▶ [Exercise task]: Repeat exactly the lines running from the line that contains "pull_place = pull_frame(side, yaw)" to the line that contains "obj.parent = None"; include both ends and add nothing.

▶ [Provided data]:
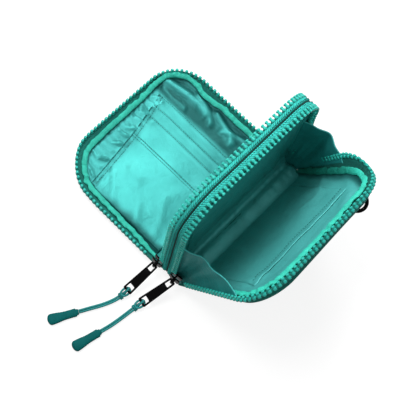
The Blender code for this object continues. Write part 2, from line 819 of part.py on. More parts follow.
def smooth_route(points, spacing):
    """Points at an even spacing on a smooth curve through the given points."""
    places = [Vector(p) for p in points]
    padded = [2 * places[0] - places[1]] + places + [2 * places[-1] - places[-2]]
    fine = []
    steps = 24
    for a, b, c, d in zip(padded, padded[1:], padded[2:], padded[3:]):
        for k in range(steps):
            t = k / steps
            fine.append(
                0.5
                * (
                    2 * b
                    + (c - a) * t
                    + (2 * a - 5 * b + 4 * c - d) * t * t
                    + (3 * b - a - 3 * c + d) * t * t * t
                )
            )
    fine.append(places[-1])
    lengths = [0.0]
    for a, b in zip(fine, fine[1:]):
        lengths.append(lengths[-1] + (b - a).length)
    count = max(2, round(lengths[-1] / spacing))
    result = []
    for k in range(count + 1):
        want = lengths[-1] * k / count
        at = next(i for i, have in enumerate(lengths) if have >= want - WELD)
        if at == 0:
            result.append(fine[0])
            continue
        share = (want - lengths[at - 1]) / (lengths[at] - lengths[at - 1])
        result.append(fine[at - 1].lerp(fine[at], share))
    return result


def cord_and_grip(word, pull_place, pull_holder, route):
    """The doubled cord looped round the pull's end bar, its wrapped knot and its moulded grip."""
    end_frame = pull_place @ Matrix.Translation((PULL_LENGTH, 0, 0))
    holder = add_empty(word + "_cord_hinge", end_frame, pull_holder, pull_place)
    across = end_frame.to_3x3() @ Vector((0, 1, 0))
    along = end_frame.to_3x3() @ Vector((1, 0, 0))
    normal = end_frame.to_3x3() @ Vector((0, 0, 1))
    bar = end_frame.translation
    spread = [Vector(p) for p in route]
    last = (spread[-1] - spread[-2]).normalized()
    sides = []
    for k, place in enumerate(spread):
        ahead = spread[min(k + 1, len(spread) - 1)] - spread[max(k - 1, 0)]
        sides.append(Vector((-ahead.y, ahead.x, 0)).normalized() * CORD_SPREAD)
    twist = across * (CORD_SPREAD * LOOP_LATERAL_SHARE)
    half_turn = [
        bar
        + twist * math.cos(math.pi * k / LOOP_STEPS)
        - along * CORD_LOOP_RADIUS * math.sin(math.pi * k / LOOP_STEPS)
        + normal * CORD_LOOP_RADIUS * math.cos(math.pi * k / LOOP_STEPS)
        for k in range(LOOP_STEPS + 1)
    ]
    first = [p + s for p, s in zip(spread, sides)]
    second = [p - s for p, s in zip(spread, sides)]
    strand = first[::-1] + half_turn + second
    points = smooth_route(strand, CORD_POINT_SPACING)
    cord = tube(word + "_cord", points, CORD_RADIUS, CORD)
    cord.parent = holder
    cord.matrix_parent_inverse = end_frame.inverted()

    mouth = spread[-1] + last * SEAT_GAP
    turn = Matrix.Rotation(math.atan2(last.y, last.x), 4, "Z")
    seat = Matrix.Translation(mouth) @ turn
    grip = box(
        word + "_grip",
        (0, -GRIP_WIDTH / 2, -GRIP_THICKNESS / 2),
        (GRIP_LENGTH, GRIP_WIDTH / 2, GRIP_THICKNESS / 2),
        GRIP,
        rounding=GRIP_ROUNDING,
    )
    for vertex in grip.data.vertices:
        if vertex.co.x < GRIP_LENGTH / 2:
            vertex.co.y *= GRIP_MOUTH_SHARE
    grip.parent = holder
    grip.matrix_parent_inverse = end_frame.inverted()
    grip.matrix_basis = seat

    knot_place = (spread[0] + spread[1]) / 2
    knot_turn = (spread[1] - spread[0]).to_track_quat("Z", "X").to_matrix().to_4x4()
    inner = (CORD_SPREAD + CORD_RADIUS + KNOT_CLEARANCE, CORD_RADIUS + KNOT_CLEARANCE)
    rings = [rounded_loop(*inner), rounded_loop(inner[0] + KNOT_WALL, inner[1] + KNOT_WALL)]
    knot = flat_outline(word + "_cord_wrap", rings[::-1], KNOT_LENGTH, CORD, holder)
    knot.matrix_parent_inverse = end_frame.inverted()
    ahead = (spread[1] - spread[0]).normalized()
    level = Vector((-ahead.y, ahead.x, 0)).normalized()
    upright = ahead.cross(level)
    basis = Matrix((level, upright, ahead)).transposed().to_4x4()
    knot.matrix_basis = Matrix.Translation(knot_place) @ basis


LOOP_STEPS = 8
LOOP_LATERAL_SHARE = 0.6


def rounded_loop(half_width, half_height, steps=4):
    """A stadium outline with the given half width and half height."""
    centre = half_width - half_height
    right = [
        (centre + half_height * math.sin(a), -half_height * math.cos(a))
        for a in [math.pi * k / (2 * steps) for k in range(2 * steps + 1)]
    ]
    return right + [(-x, -y) for x, y in right]


def d_ring(leaf_hinge, leaf_place):
    """The D-ring and the folded webbing tab that is sewn to the shell and holds its straight bar."""
    outer = RING_BORE_RADIUS + RING_TAB_WALL
    fold = 2 * RING_TAB_WALL
    depth = LEAF_DEPTH + SEAT_GAP + outer
    steps = 14
    first = math.acos((fold - outer) / outer)
    loop = [(-outer, 0), (-outer, RING_TAB_LENGTH), (fold - outer, RING_TAB_LENGTH)]
    bore = []
    for k in range(steps):
        angle = first - (first + math.pi) * k / steps
        loop.append((outer * math.cos(angle), outer * math.sin(angle)))
        angle = 2 * math.pi * k / steps
        bore.append((RING_BORE_RADIUS * math.cos(angle), RING_BORE_RADIUS * math.sin(angle)))
    stand = Matrix(((0, 0, 1, 0), (1, 0, 0, 0), (0, 1, 0, 0), (0, 0, 0, 1)))
    place = Matrix.Translation((RING_X, depth, RING_HEIGHT))
    flat_outline("d_ring_tab", [loop, bore], RING_TAB_WIDTH, TAPE, leaf_hinge, place @ stand)

    pivot = Matrix.Translation((leaf_place @ place).translation)
    holder = add_empty("d_ring_hinge", pivot, leaf_hinge, leaf_place)
    half = RING_INNER_WIDTH / 2 + RING_STOCK_RADIUS
    points = [(half, 0, 0)]
    for k in range(RING_STEPS + 1):
        angle = math.pi * k / RING_STEPS
        points.append((half * math.cos(angle), RING_ARM + RING_BULGE * math.sin(angle), 0))
    points.append((-half, 0, 0))
    tube("d_ring", points, RING_STOCK_RADIUS, METAL, holder, closed=True, sides=2)


clear_scene()
POUCH = new_collection("wristlet_pouch")
CUTTERS = new_collection("helpers", hidden=True)

SHELL = new_material("shell fabric", (0.016, 0.16, 0.13), 0.75)
LINING = new_material("satin lining", (0.07, 0.60, 0.55), 0.4)
GUSSET = new_material("gusset lining", (0.035, 0.30, 0.28), 0.45)
FOAM = new_material("foam sheet", (0.75, 0.75, 0.72), 0.95)
BOARD = new_material("stiffener board", (0.55, 0.55, 0.52), 0.9)
TAPE = new_material("zip tape", (0.02, 0.33, 0.24), 0.8)
BINDING = new_material("bias binding", (0.04, 0.55, 0.40), 0.7)
PIPING = new_material("seam piping", (0.01, 0.15, 0.12), 0.7)
TEETH = new_material("moulded teeth", (0.03, 0.50, 0.38), 0.3)
METAL = new_material("black metal", (0.012, 0.012, 0.013), 0.25, 1.0)
CORD = new_material("cord", (0.012, 0.16, 0.15), 0.75)
GRIP = new_material("moulded grip", (0.012, 0.15, 0.14), 0.5)

front_matrix = Matrix.Translation((0, FRONT * HALF_BAND, HINGE_HEIGHT)) @ Matrix.Rotation(
    math.radians(FRONT_LEAN_DEG), 4, "X"
)
rear_matrix = Matrix.Translation((0, REAR * HALF_BAND, HINGE_HEIGHT)) @ Matrix.Rotation(
    -math.radians(REAR_LEAN_DEG), 4, "X"
)
front_hinge = add_empty("front_leaf_hinge", front_matrix)
rear_hinge = add_empty("rear_leaf_hinge", rear_matrix)
upright = add_empty("divider_foot", Matrix.Translation((0, 0, HINGE_HEIGHT)))

leaf("front", FRONT, front_hinge)
card_pockets(front_hinge)
leaf("rear", REAR, rear_hinge)
slip_pocket("rear_slip_pocket", REAR_SLIP_TOP, LINING_DEPTH - SEAT_GAP, REAR, rear_hinge)
divider(upright)
spine()
gusset(
    "gusset_slider_end",
    1,
    SLIDER_GUSSET_INSET,
    SLIDER_GUSSET_LEAF_HEIGHT,
    SLIDER_GUSSET_DIP,
    SLIDER_GUSSET_BULGE,
    SLIDER_GUSSET_ROUND_SHARE,
    SLIDER_GUSSET_LOW_SHARE,
)
gusset(
    "gusset_ring_end",
    -1,
    RING_GUSSET_INSET,
    RING_GUSSET_LEAF_HEIGHT,
    RING_GUSSET_DIP,
    RING_GUSSET_BULGE,
    RING_GUSSET_ROUND_SHARE,
    RING_GUSSET_LOW_SHARE,
)
for word, side, yaw, route in (
    ("front", FRONT, FRONT_PULL_YAW_DEG, FRONT_CORD_ROUTE),
    ("rear", REAR, REAR_PULL_YAW_DEG, REAR_CORD_ROUTE),
):
    carrier, carrier_place = zip_slider(word, side)
    pull_place = pull_frame(side, yaw)
    pull_holder = zip_pull(word, pull_place, carrier, carrier_place)
    cord_and_grip(word, pull_place, pull_holder, route)
d_ring(rear_hinge, rear_matrix)
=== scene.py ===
"""The looks of a zip-round wristlet pouch with two compartments, lying open on its spine."""

import json
import math

import bmesh
import bpy
import numpy as np
from mathutils import Matrix, Vector, noise

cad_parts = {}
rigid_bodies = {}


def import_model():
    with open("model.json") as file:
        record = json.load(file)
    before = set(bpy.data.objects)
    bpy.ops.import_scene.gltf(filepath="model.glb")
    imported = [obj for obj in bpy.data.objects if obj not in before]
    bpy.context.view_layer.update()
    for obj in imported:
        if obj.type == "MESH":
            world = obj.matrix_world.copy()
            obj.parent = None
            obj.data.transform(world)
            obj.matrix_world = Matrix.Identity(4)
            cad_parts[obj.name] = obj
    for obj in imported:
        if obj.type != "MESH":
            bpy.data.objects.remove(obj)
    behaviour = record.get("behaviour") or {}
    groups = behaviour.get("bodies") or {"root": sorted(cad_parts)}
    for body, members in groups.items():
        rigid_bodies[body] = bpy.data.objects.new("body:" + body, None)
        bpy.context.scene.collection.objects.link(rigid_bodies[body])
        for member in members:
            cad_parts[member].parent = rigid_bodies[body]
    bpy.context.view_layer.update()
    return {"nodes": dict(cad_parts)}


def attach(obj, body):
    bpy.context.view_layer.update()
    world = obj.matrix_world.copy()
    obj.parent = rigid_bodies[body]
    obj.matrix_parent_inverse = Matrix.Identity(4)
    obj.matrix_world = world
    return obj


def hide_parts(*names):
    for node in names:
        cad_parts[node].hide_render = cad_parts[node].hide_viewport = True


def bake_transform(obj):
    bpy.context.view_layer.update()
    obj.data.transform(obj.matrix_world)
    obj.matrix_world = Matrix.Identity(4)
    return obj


for startup in list(bpy.data.objects):
    bpy.data.objects.remove(startup, do_unlink=True)
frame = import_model()


# Table, light and camera
# The pouch lies on a plain white table. A side lamp, a soft window over the pocket side and a soft
# top lamp light it. The camera looks down on it from the slider end.
TABLE_REACH = 4.0
TABLE_DROP = 0.0002
WHITE = (1, 1, 1, 1)


def add_node(tree, kind, **values):
    """A shader node with its properties set, and with its unlinked sockets set by name."""
    node = tree.nodes.new(kind)
    for name, value in values.items():
        if hasattr(node, name):
            setattr(node, name, value)
        else:
            node.inputs[name.replace("_", " ")].default_value = value
    return node


def math_node(tree, operation, *values, clamp=False):
    """Output of a Math node. Each value is a socket or a number."""
    node = add_node(tree, "ShaderNodeMath", operation=operation, use_clamp=clamp)
    for socket, value in zip(node.inputs, values):
        if isinstance(value, bpy.types.NodeSocket):
            tree.links.new(value, socket)
        else:
            socket.default_value = value
    return node.outputs[0]


def new_material(name, **values):
    """A material, its node tree and its main shader, whose own sockets are set by name."""
    material = bpy.data.materials.new(name)
    material.use_nodes = True
    shader = material.node_tree.nodes["Principled BSDF"]
    for socket, value in values.items():
        shader.inputs[socket.replace("_", " ")].default_value = value
    return material, material.node_tree, shader


def shown_rays(tree):
    """1 for rays that show what stands round the pouch, also in a reflection or through glass."""
    rays = add_node(tree, "ShaderNodeLightPath")
    seen = math_node(tree, "MAXIMUM", rays.outputs["Is Camera Ray"], rays.outputs["Is Glossy Ray"])
    return math_node(tree, "MAXIMUM", seen, rays.outputs["Is Transmission Ray"])


def add_object(name, data):
    obj = bpy.data.objects.new(name, data)
    bpy.context.scene.collection.objects.link(obj)
    return obj


table_material, tree, table_shader = new_material(
    "white table", Base_Color=(0.24, 0.24, 0.24, 1), Roughness=0.9
)
lift = add_node(tree, "ShaderNodeEmission", Color=WHITE)
tree.links.new(math_node(tree, "MULTIPLY", shown_rays(tree), 0.84), lift.inputs["Strength"])
both = add_node(tree, "ShaderNodeAddShader")
tree.links.new(table_shader.outputs[0], both.inputs[0])
tree.links.new(lift.outputs[0], both.inputs[1])
tree.links.new(both.outputs[0], tree.nodes["Material Output"].inputs["Surface"])
table_mesh = bpy.data.meshes.new("table")
table_mesh.from_pydata(
    [(x * TABLE_REACH, y * TABLE_REACH, -TABLE_DROP) for x, y in ((-1, -1), (1, -1), (1, 1), (-1, 1))],
    [],
    [(0, 1, 2, 3)],
)
table_mesh.materials.append(table_material)
add_object("table", table_mesh)

room = bpy.data.worlds.new("room")
room.use_nodes = True
tree = room.node_tree
backdrop = tree.nodes["Background"]
backdrop.inputs["Color"].default_value = WHITE
tree.links.new(math_node(tree, "MULTIPLY_ADD", shown_rays(tree), 0.64, 0.36), backdrop.inputs["Strength"])
bpy.context.scene.world = room

for name, place, aim, size, power in (
    ("side lamp", (-0.60, -0.46, 0.70), (0.0, -0.03, 0.02), 0.40, 5.0),
    ("window", (-0.15, -0.30, 0.69), (0.03, -0.08, 0.0), 0.26, 1.25),
    ("top lamp", (0.16, -0.34, 1.00), (0.0, 0.04, 0.05), 0.40, 5.2),
):
    disk = bpy.data.lights.new(name, "AREA")
    disk.shape, disk.size, disk.energy = "DISK", size, power
    lamp = add_object(name, disk)
    lamp.location = place
    lamp.rotation_euler = (Vector(aim) - Vector(place)).to_track_quat("-Z", "Y").to_euler()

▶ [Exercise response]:
    pull_place = pull_frame(side, yaw)
    pull_holder = zip_pull(word, pull_place, carrier, carrier_place)
    cord_and_grip(word, pull_place, pull_holder, route)
d_ring(rear_hinge, rear_matrix)
=== scene.py ===
"""The looks of a zip-round wristlet pouch with two compartments, lying open on its spine."""

import json
import math

import bmesh
import bpy
import numpy as np
from mathutils import Matrix, Vector, noise

cad_parts = {}
rigid_bodies = {}


def import_model():
    with open("model.json") as file:
        record = json.load(file)
    before = set(bpy.data.objects)
    bpy.ops.import_scene.gltf(filepath="model.glb")
    imported = [obj for obj in bpy.data.objects if obj not in before]
    bpy.context.view_layer.update()
    for obj in imported:
        if obj.type == "MESH":
            world = obj.matrix_world.copy()
            obj.parent = None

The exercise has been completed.